Banks that sell swaps to hedge funds hold money from the buyers, who forfeit that cash if the trade goes against them. Under current law, that so-called margin money ends up pooled with the bank's other assets if it goes bankrupt or is seized by federal regulators, putting its swap customers in the same fix as its other creditors. The proposals would change bankruptcy and depository laws to allow banks to segregate the swap buyers' money, a system akin to how futures transactions are handled.

"All the firms are placed on an equal footing through this segregation method," said John Jay, a senior analyst at financial-services consulting firm Aite Group LLC in Boston. "It'll give hedge funds more opportunity to trade with more counterparties."

ISDA spokeswoman Cesaltine Gregorio declined to comment on the June 30 report. Atlanta-based ICE spokeswoman Kelly Loeffler and Chicago-based CME Group spokesman Allan Schoenberg wouldn't answer questions about the document.

Systemic Risks

Capitalized by members, clearinghouses act as the buyer to every seller and the seller to every buyer in derivatives transactions, insuring both sides against default by the other. They also allow regulators to watch market positions and prices for signs of systemic risks.
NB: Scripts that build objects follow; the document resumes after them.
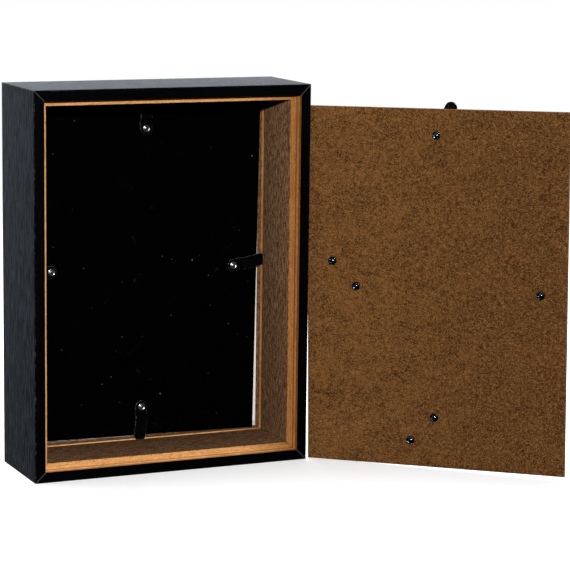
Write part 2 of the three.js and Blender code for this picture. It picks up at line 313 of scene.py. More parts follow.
class Surface:
    """Gathers grids of points and outlines into one closed mesh, with a UV map and marks on its faces."""

    def __init__(self) -> None:
        """Starts empty."""
        self.points: list[np.ndarray] = []
        self.corners: list[np.ndarray] = []
        self.sizes: list[np.ndarray] = []
        self.lay: list[np.ndarray] = []
        self.marks: list[dict[str, np.ndarray]] = []
        self.count = 0

    def faces(self, points: np.ndarray, faces: np.ndarray, lay: np.ndarray, marks: dict) -> None:
        """Keeps points and the faces between them, all with the same number of corners."""
        self.corners.append((faces + self.count).ravel())
        self.sizes.append(np.full(len(faces), faces.shape[1]))
        self.lay.append(lay[faces.ravel()])
        self.marks.append({k: np.repeat(np.broadcast_to(v, len(faces)), faces.shape[1])
                           for k, v in marks.items()})
        self.points.append(points)
        self.count += len(points)

    def grid(self, points: np.ndarray, lay: np.ndarray, **marks: np.ndarray) -> None:
        """Adds a grid of quads.

        Args:
            points: shape (rows, columns, 3).
            lay: the UV place of every point, shape (rows, columns, 2).
            **marks: a value for each quad by name, broadcast to shape (rows - 1, columns - 1).
        """
        rows, columns = points.shape[:2]
        spread = {k: np.broadcast_to(v, (rows - 1, columns - 1)).ravel() for k, v in marks.items()}
        self.faces(points.reshape(-1, 3), quads(rows, columns).reshape(-1, 4), lay.reshape(-1, 2), spread)

    def outline(self, points: np.ndarray, lay: np.ndarray, **marks: float) -> None:
        """Adds one flat face inside a closed outline."""
        self.faces(points, np.arange(len(points))[None, :], lay, marks)

    def made(self, name: str, sharp: float = 32.0) -> bpy.types.Object:
        """Builds the object: welds seams and poles, turns faces outwards and checks that it is closed.

        Args:
            name: the piece's name.
            sharp: edges that turn by more than this many degrees stay crisp.

        Returns:
            The new object, linked to the scene at the origin.
        """
        mesh = bpy.data.meshes.new(name)
        points = np.concatenate(self.points).astype(np.float32)
        corners, sizes = np.concatenate(self.corners), np.concatenate(self.sizes)
        mesh.vertices.add(len(points))
        mesh.vertices.foreach_set("co", points.ravel())
        mesh.loops.add(len(corners))
        mesh.loops.foreach_set("vertex_index", corners.astype(np.int32))
        mesh.polygons.add(len(sizes))
        starts = np.concatenate([[0], np.cumsum(sizes)[:-1]])
        mesh.polygons.foreach_set("loop_start", starts.astype(np.int32))
        mesh.uv_layers.new(name=LAY).data.foreach_set(
            "uv", np.concatenate(self.lay).astype(np.float32).ravel())
        for mark in sorted({key for marks in self.marks for key in marks}):
            blank = [np.zeros(int(s.sum())) for s in self.sizes]
            values = np.concatenate([m.get(mark, b) for m, b in zip(self.marks, blank)])
            mesh.attributes.new(mark, "FLOAT", "CORNER").data.foreach_set(
                "value", values.astype(np.float32))
        mesh.update(calc_edges=True)
        shell = bmesh.new()
        shell.from_mesh(mesh)
        bmesh.ops.remove_doubles(shell, verts=shell.verts, dist=WELD)
        bmesh.ops.recalc_face_normals(shell, faces=shell.faces)
        open_edges = sum(not edge.is_manifold for edge in shell.edges)
        shell.to_mesh(mesh)
        shell.free()
        mesh.shade_smooth()
        mesh.set_sharp_from_angle(angle=math.radians(sharp))
        piece = bpy.data.objects.new(name, mesh)
        bpy.context.scene.collection.objects.link(piece)
        if open_edges:
            log.warning("%s has %d open edges", name, open_edges)
        return piece


def stacked(loop: np.ndarray, heights: np.ndarray) -> np.ndarray:
    """Loops of (across, along) with one height each, as a grid of points."""
    level = np.broadcast_to(np.asarray(heights, float)[:, None, None], loop.shape[:2] + (1,))
    return np.concatenate([loop, level], axis=-1)


# -------------------------------------------------------------------------------------- shader maths
Value = Union["Wire", float, Sequence[float]]


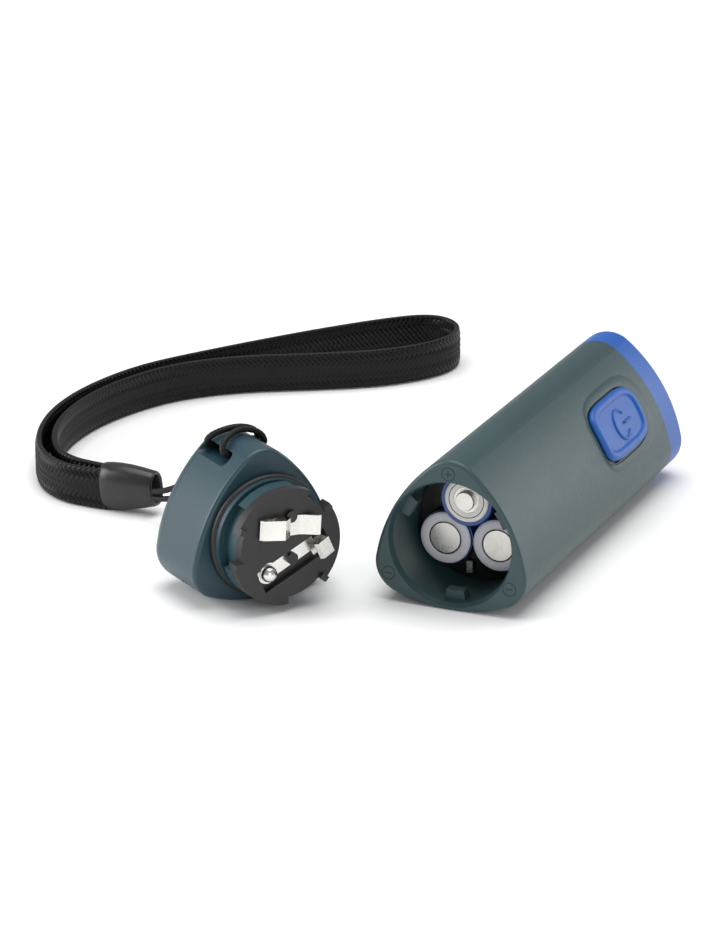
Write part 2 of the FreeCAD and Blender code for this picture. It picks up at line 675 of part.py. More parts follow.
def make_plate_contacts():
    """Two nickel-plated strips, each held by a black rivet, bent up into springs at their ends."""
    half = STRIP_THICKNESS / 2
    bridge = leaf([
        (-0.6, 1.1), (-2.2, 2.3), (-6.0, 1.1), (-6.4, half + 0.4), (-6.0, half), (2.0, half),
        (3.0, 0.5), (4.9, 1.7), (5.6, 1.8),
    ], STRIP_THICKNESS, BRIDGE_WIDTH)
    frame = on_plate(BRIDGE_MIDDLE, BRIDGE_TILT)
    placed("bridge_contact", bridge, frame)
    sunk = half - 1.1
    strip = Part.makeBox(11.3, STRIP_THICKNESS, TERMINAL_WIDTH,
                         Vector(-5.8, sunk - half, -TERMINAL_WIDTH / 2))
    tab = leaf([
        (4.4, sunk), (7.2, sunk), (7.5, 1.5), (5.2, 1.8), (4.7, 1.2),
    ], STRIP_THICKNESS, TAB_WIDTH)
    tab.translate(Vector(0, 0, TAB_SHIFT))
    dome = Part.makeSphere(DOME_RADIUS, Vector(DOME_AT, sunk + 0.6, 0))
    floor = Part.makeBox(4, 2, 4, Vector(DOME_AT - 2, sunk - 2, -2))
    ring = Part.makeCylinder(2.1, STRIP_THICKNESS, Vector(DOME_AT, sunk - half, 0), Vector(0, 1, 0))
    frame = on_plate(TERMINAL_MIDDLE, TERMINAL_TILT)
    whole = strip.fuse([tab, dome.cut(floor), ring]).removeSplitter()
    placed("terminal_contact", whole.Solids[0], frame)
    pins = []
    for middle, low, high in ((BRIDGE_MIDDLE, 0.31, 0.8), (TERMINAL_MIDDLE, -0.79, 0.1)):
        at = Vector(-middle[0], low, middle[1])
        pins.append(Part.makeCylinder(1.15, high - low, at, Vector(0, 1, 0)))
    placed("contact_rivets", Part.makeCompound(pins), cap_placement())


# ---------------------------------------------------------------- the lanyard
# Places are (right, back, up) from the point of the table under the middle of the mouth, in
# axes turned by LAY_TURN from the torch's own.
LAY_TURN = 23.5
CLASP_FROM, CLASP_TO = (-67.2, 55.8, 4.4), (-57.0, 50.9, 5.4)
# how far along the clasp each section is, and half its thickness and its height
CLASP_SECTIONS = ((0.0, 2.75, 4.3), (0.35, 3.0, 4.4), (0.75, 2.7, 3.8), (1.0, 2.2, 2.9))
STRAP_ROUTE = [
    (-69.8, 55.0), (-76.3, 58.6), (-81.0, 66.5), (-82.1, 79.0), (-79.8, 93.0), (-73.8, 106.5),
    (-63.5, 120.0), (-49.0, 130.2), (-27.0, 144.0), (-9.0, 153.2), (-0.5, 155.2), (4.4, 150.4),
    (4.6, 142.5), (-0.8, 135.5), (-12.0, 129.8), (-27.0, 127.4), (-41.5, 126.2), (-54.6, 121.6),
    (-63.6, 114.0), (-71.6, 103.6), (-76.9, 91.6), (-79.0, 79.4), (-78.0, 68.8), (-74.5, 62.0),
    (-68.5, 58.3),
]
# the thin cord, in the cap's own axes: (side, forward, up) from the middle of its contact plate
CORD_ROUTE = [
    (-1.9, -55.7, -6.9), (-2.2, -52.5, -6.0), (-3.3, -46.0, -2.6), (-4.9, -38.5, 2.8),
    (-6.9, -31.0, 9.2), (-7.9, -25.4, 12.2), (-6.9, -20.6, 13.6), (0.0, -15.8, 14.05),
    (5.0, -14.9, 14.0), (4.7, -16.2, 16.6), (0.0, -18.2, 18.0), (-4.7, -18.2, 16.6),
    (-5.8, -17.9, 14.0), (-5.8, -20.5, 14.0), (-4.7, -20.1, 16.6), (0.0, -19.6, 18.0),
    (4.7, -21.0, 16.6), (5.0, -22.3, 14.0), (0.0, -21.9, 14.0), (-6.7, -22.2, 13.8),
    (-8.3, -27.0, 10.6), (-7.4, -33.5, 3.6), (-6.2, -40.5, -2.6), (-4.2, -47.5, -6.0),
    (-2.6, -52.6, -7.7), (-2.0, -55.7, -8.4),
]


def laid(places):
    turn = FreeCAD.Rotation(Vector(0, 0, 1), LAY_TURN)
    mouth = Vector(0, size("mouth_y"), 0)
    return [mouth + turn.multVec(Vector(*place)) for place in places]


def make_wrist_strap():
    """Flat webbing on edge: both ends go into the clasp."""
    width, thickness = size("strap_width"), size("strap_thickness")
    path, radii = tangent_path(laid([(x, y, 0) for x, y in STRAP_ROUTE]))
    print("strap length", round(path.Length, 1), "radii", [round(r, 1) for r in radii])
    face = path.makeOffset2D(thickness / 2, join=2, fill=True, openResult=False)
    webbing = face.extrude(Vector(0, 0, width)).Solids[0]
    print("strap volume over its section times its length",
          round(webbing.Volume / (width * thickness * path.Length), 4))
    placed("wrist_strap", webbing)


def make_clasp():
    """A tapered oval ferrule that grips the webbing and lets the cord out of its narrow end."""
    start, end = laid([CLASP_FROM, CLASP_TO])
    axis = end - start
    sections = []
    for share, thick, tall in CLASP_SECTIONS:
        oval = Part.makeCircle(1.0)
        scaled = FreeCAD.Matrix()
        scaled.scale(thick, tall, 1.0)
        oval = Part.Wire(oval.transformGeometry(scaled).Edges)
        oval.translate(Vector(0, 0, share * axis.Length))
        sections.append(oval)
    ferrule = Part.makeLoft(sections, True)
    bore = Part.makeCylinder(1.8, axis.Length, Vector(0, 0, axis.Length - 4))
    upright = FreeCAD.Rotation(axis.cross(Vector(0, 0, -1)), Vector(), axis, "ZXY")
    placed("strap_clasp", ferrule.cut(bore), FreeCAD.Placement(start, upright))


def make_cord():
    """One thin cord: from the clasp, twice over the bar of the slot in a hitch, and back."""
    cap = cap_placement()
    points = [cap.multVec(Vector(*place)) for place in CORD_ROUTE]
    path, radii = tangent_path(points)
    radius = size("cord_diameter") / 2
    print("cord length", round(path.Length, 1), "radii", [round(r, 1) for r in radii])
    start = points[1] - points[0]
    section = Part.Wire(Part.makeCircle(radius, points[0], start))
    tube = path.makePipeShell([section], True, False)
    print("cord volume over its section times its length",
          round(tube.Volume / (math.pi * radius**2 * path.Length), 4))
    placed("wrist_cord", tube.Solids[0])


make_body_shell()
make_bezel()
make_head()
make_button()
make_switch()
make_battery_holder()
make_cells()
make_front_contacts()
make_tail_cap()
make_contact_plate()
make_plate_contacts()
make_wrist_strap()
make_clasp()
make_cord()
doc.recompute()

for thing in doc.Objects:
    if "Invalid" in thing.State or "Error" in thing.State:
        raise RuntimeError(f"{thing.Name} did not build: {thing.State}")
os.makedirs("parts", exist_ok=True)
for thing in PIECES:
    shape = thing.Shape
    if shape.isNull() or not shape.isValid() or not shape.Solids:
        raise RuntimeError(f"{thing.Label} has no valid shape")
    print(thing.Label, len(shape.Solids), round(shape.Volume, 1))
    shape.exportStep(f"parts/{thing.Label}.step")
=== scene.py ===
import json
import math

import bpy
from mathutils import Matrix, Vector


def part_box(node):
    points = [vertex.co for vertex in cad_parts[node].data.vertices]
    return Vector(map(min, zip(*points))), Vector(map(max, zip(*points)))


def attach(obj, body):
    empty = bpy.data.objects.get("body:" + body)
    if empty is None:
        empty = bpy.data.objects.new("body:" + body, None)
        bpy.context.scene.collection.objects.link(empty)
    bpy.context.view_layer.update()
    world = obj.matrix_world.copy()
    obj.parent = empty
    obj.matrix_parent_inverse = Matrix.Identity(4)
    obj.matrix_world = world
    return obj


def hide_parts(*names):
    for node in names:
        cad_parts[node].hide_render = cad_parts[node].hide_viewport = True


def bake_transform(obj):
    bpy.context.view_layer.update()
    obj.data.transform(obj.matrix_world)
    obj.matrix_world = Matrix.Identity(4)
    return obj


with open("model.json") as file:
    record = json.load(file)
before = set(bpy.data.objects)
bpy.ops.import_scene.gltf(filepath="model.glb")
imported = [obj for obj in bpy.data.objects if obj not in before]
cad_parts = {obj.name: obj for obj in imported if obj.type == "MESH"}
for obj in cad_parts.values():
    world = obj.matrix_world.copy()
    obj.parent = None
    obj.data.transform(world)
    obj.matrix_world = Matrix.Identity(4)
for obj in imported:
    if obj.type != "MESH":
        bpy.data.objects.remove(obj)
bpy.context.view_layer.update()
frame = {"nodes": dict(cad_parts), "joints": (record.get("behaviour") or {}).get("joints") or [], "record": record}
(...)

Intercontinental's ICE Trust clearinghouse is only open to banks trading credit swaps with each other; its members include New York-based Goldman Sachs Group Inc. and JPMorgan Chase & Co. and other Wall Street banks. That leaves hedge funds and other investors at risk of counterparty default in their privately negotiated transactions. ICE Trust is working on plans to allow hedge funds and other bank customers access to its clearinghouse. The segregation proposal would expand the pool of potential clearinghouse customers by reassuring hedge funds that their margin money will be protected, which wasn't the case when Lehman Brothers Holdings Inc. collapsed last September.

Hedge Fund Access

CME Group's CMDX clearinghouse, a joint effort with Chicago hedge fund Citadel Investment Group LLC initiated this year, hasn't cleared a credit swap yet. It plans to provide access to hedge funds and other non-bank traders.

The exchanges and the derivatives industry are under pressure from U.S. officials to level inconsistencies among credit-swaps participants. In April, officials at the Federal Reserve Bank of New York said that hedge funds and other investors in the credit-default swap market should receive similar protections from counterparty failures that banks have started to receive as through ICE Trust.

The collapse of Lehman, one of the largest credit-swaps dealers, and last year's U.S. rescue of American International Group Inc. after it made bad bets using credit swaps, convinced U.S. and European officials that they needed to regulate the $592 trillion over-the-counter derivatives market.

Lehman Fallout

Lehman's failure cost its trading partners in the credit- default swap market hundreds of millions of dollars, according to Moody's Investors Service. Its interest-rate swap trades backed by LCH.Clearnet Ltd.'s clearinghouse in London were unwound without incident.

According to Moody's analysts led by Alexander Yavorsky, Lehman's collapse forced the firm's trading partners to replace swaps they had with the failed bank with ones purchased elsewhere, just as their cost soared. Some banks that had swaps with Lehman lost money because they hadn't collected enough collateral, Moody's said.

Since March, ICE Trust has cleared more than $1.3 trillion of the credit default contracts, which pay off if the underlying company reneges on its debt. Credit default clearinghouses being set up in Europe by NYSE Euronext, LCH.Clearnet Ltd. and Eurex AG have either not cleared any trades yet or are not operating.

Speculators

Credit-default swaps were created initially as a way for banks to hedge their risk from loans. They became popular vehicles for hedge funds, insurance companies and other asset managers to speculate on the quality of debt or on the creditworthiness of companies because they were often easier and cheaper to trade than bonds.

The ISDA report was written by 16 member firms. It was sent to the U.S. Commodity Futures Trading Commission, the U.S. Treasury, the European Commission, the European Central Bank and the major over-the-counter derivatives dealers, according to the report.

As part of the plan, ICE has proposed changing the Federal Depository Insurance Corporation Improvement Act of 1991 to ensure that ICE Trust would have the authority to transfer trades of a defaulted clearing member.

ICE also wants the law changed so cleared derivative trades would be treated separately from trades executed without clearinghouse guarantees. Under FDIC rules, all qualified financial contracts such as over-the-counter derivatives must be transferred together or not at all when an insured institution is put under receivership or conservatorship.

The proposed change "would facilitate moving of cleared contracts carried with a failed clearing member to a new clearing member," according to the report.

In the report, CME Group proposes changing the federal bankruptcy code to include credit-default swaps under "commodity contracts." That would give credit-default swap traders the same ability to recover margin and collateral in the event of a bank default as investors in futures contracts.